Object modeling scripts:
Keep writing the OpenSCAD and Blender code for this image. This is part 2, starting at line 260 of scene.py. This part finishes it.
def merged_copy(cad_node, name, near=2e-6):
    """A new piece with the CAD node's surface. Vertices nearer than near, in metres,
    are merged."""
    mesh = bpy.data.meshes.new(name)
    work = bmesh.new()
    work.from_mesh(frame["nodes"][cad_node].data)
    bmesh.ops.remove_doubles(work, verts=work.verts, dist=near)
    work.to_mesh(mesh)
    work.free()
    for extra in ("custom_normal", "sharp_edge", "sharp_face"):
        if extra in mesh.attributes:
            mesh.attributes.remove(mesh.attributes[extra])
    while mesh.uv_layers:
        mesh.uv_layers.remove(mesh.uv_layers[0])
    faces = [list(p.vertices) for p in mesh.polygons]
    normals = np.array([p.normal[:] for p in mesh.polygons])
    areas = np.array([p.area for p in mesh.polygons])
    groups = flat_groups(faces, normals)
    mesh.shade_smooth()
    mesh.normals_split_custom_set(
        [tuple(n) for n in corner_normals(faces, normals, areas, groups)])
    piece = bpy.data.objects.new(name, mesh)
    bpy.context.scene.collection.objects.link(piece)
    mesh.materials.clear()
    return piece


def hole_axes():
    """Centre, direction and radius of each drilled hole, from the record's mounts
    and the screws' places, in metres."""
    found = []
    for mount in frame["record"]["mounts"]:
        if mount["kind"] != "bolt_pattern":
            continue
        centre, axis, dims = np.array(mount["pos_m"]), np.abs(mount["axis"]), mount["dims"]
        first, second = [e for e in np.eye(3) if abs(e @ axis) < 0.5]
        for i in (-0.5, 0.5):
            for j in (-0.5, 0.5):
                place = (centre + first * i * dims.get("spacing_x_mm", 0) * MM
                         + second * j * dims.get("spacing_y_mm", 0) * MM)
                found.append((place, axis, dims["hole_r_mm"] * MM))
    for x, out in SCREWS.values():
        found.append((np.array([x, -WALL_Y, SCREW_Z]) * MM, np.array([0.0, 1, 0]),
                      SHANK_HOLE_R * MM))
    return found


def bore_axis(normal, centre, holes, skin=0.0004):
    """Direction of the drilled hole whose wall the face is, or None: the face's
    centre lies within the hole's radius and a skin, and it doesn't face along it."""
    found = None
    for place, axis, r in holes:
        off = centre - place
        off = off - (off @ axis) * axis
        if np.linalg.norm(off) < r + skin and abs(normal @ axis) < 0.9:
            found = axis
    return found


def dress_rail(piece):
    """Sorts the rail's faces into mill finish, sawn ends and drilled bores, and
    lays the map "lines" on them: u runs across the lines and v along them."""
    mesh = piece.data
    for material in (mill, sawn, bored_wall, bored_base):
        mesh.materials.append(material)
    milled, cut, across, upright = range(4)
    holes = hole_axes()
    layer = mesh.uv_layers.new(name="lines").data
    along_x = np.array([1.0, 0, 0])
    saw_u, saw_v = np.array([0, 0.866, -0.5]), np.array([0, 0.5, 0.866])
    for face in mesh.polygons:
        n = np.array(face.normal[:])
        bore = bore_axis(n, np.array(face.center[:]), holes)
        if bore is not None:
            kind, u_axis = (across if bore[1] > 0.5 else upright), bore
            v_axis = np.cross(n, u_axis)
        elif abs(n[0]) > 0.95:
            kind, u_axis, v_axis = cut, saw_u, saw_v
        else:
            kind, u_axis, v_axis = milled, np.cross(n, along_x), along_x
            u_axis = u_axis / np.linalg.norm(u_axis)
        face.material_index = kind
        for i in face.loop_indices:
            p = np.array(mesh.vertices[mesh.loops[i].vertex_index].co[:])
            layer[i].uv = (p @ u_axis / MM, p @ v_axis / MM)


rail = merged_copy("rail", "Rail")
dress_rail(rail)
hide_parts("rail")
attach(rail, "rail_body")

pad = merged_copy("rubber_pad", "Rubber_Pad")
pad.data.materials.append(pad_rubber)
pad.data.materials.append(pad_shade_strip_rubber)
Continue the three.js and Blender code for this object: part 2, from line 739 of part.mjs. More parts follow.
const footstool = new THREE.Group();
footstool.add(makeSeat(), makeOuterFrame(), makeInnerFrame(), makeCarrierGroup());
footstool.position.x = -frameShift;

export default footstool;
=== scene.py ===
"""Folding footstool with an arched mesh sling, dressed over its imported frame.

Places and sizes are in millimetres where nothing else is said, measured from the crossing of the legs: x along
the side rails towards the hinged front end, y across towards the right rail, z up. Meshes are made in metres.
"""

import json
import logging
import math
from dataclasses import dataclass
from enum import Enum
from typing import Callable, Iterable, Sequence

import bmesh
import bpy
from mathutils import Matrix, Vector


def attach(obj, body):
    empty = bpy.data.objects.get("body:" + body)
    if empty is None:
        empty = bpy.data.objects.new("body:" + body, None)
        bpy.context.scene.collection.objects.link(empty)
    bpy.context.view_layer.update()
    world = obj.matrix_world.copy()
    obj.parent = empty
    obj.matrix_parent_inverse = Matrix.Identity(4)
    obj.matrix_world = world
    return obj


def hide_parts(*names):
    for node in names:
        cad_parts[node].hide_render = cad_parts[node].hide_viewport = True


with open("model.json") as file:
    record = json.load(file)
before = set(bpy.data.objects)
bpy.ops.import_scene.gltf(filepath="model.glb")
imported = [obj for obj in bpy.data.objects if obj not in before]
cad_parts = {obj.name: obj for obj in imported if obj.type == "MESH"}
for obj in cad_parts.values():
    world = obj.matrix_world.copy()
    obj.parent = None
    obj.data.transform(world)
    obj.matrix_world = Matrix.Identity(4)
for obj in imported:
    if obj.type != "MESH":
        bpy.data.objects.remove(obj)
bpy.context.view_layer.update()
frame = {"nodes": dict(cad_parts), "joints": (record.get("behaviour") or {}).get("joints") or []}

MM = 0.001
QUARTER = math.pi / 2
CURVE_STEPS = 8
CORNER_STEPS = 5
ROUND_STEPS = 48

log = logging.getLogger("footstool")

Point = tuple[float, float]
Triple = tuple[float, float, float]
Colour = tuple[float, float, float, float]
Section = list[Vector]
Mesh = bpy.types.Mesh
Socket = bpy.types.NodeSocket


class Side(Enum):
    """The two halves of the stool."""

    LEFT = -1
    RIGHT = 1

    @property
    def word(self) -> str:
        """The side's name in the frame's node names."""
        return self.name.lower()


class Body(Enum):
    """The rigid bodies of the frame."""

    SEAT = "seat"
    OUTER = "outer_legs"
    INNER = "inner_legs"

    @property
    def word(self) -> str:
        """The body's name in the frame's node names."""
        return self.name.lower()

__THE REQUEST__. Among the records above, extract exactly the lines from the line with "v_axis = np.cross(n, u_axis)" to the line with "obj.matrix_parent_inverse = Matrix.Identity(4)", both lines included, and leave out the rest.

__WRITTEN SOLUTION__.
            v_axis = np.cross(n, u_axis)
        elif abs(n[0]) > 0.95:
            kind, u_axis, v_axis = cut, saw_u, saw_v
        else:
            kind, u_axis, v_axis = milled, np.cross(n, along_x), along_x
            u_axis = u_axis / np.linalg.norm(u_axis)
        face.material_index = kind
        for i in face.loop_indices:
            p = np.array(mesh.vertices[mesh.loops[i].vertex_index].co[:])
            layer[i].uv = (p @ u_axis / MM, p @ v_axis / MM)


rail = merged_copy("rail", "Rail")
dress_rail(rail)
hide_parts("rail")
attach(rail, "rail_body")

pad = merged_copy("rubber_pad", "Rubber_Pad")
pad.data.materials.append(pad_rubber)
pad.data.materials.append(pad_shade_strip_rubber)
Continue the three.js and Blender code for this object: part 2, from line 739 of part.mjs. More parts follow.
const footstool = new THREE.Group();
footstool.add(makeSeat(), makeOuterFrame(), makeInnerFrame(), makeCarrierGroup());
footstool.position.x = -frameShift;

export default footstool;
=== scene.py ===
"""Folding footstool with an arched mesh sling, dressed over its imported frame.

Places and sizes are in millimetres where nothing else is said, measured from the crossing of the legs: x along
the side rails towards the hinged front end, y across towards the right rail, z up. Meshes are made in metres.
"""

import json
import logging
import math
from dataclasses import dataclass
from enum import Enum
from typing import Callable, Iterable, Sequence

import bmesh
import bpy
from mathutils import Matrix, Vector


def attach(obj, body):
    empty = bpy.data.objects.get("body:" + body)
    if empty is None:
        empty = bpy.data.objects.new("body:" + body, None)
        bpy.context.scene.collection.objects.link(empty)
    bpy.context.view_layer.update()
    world = obj.matrix_world.copy()
    obj.parent = empty
    obj.matrix_parent_inverse = Matrix.Identity(4)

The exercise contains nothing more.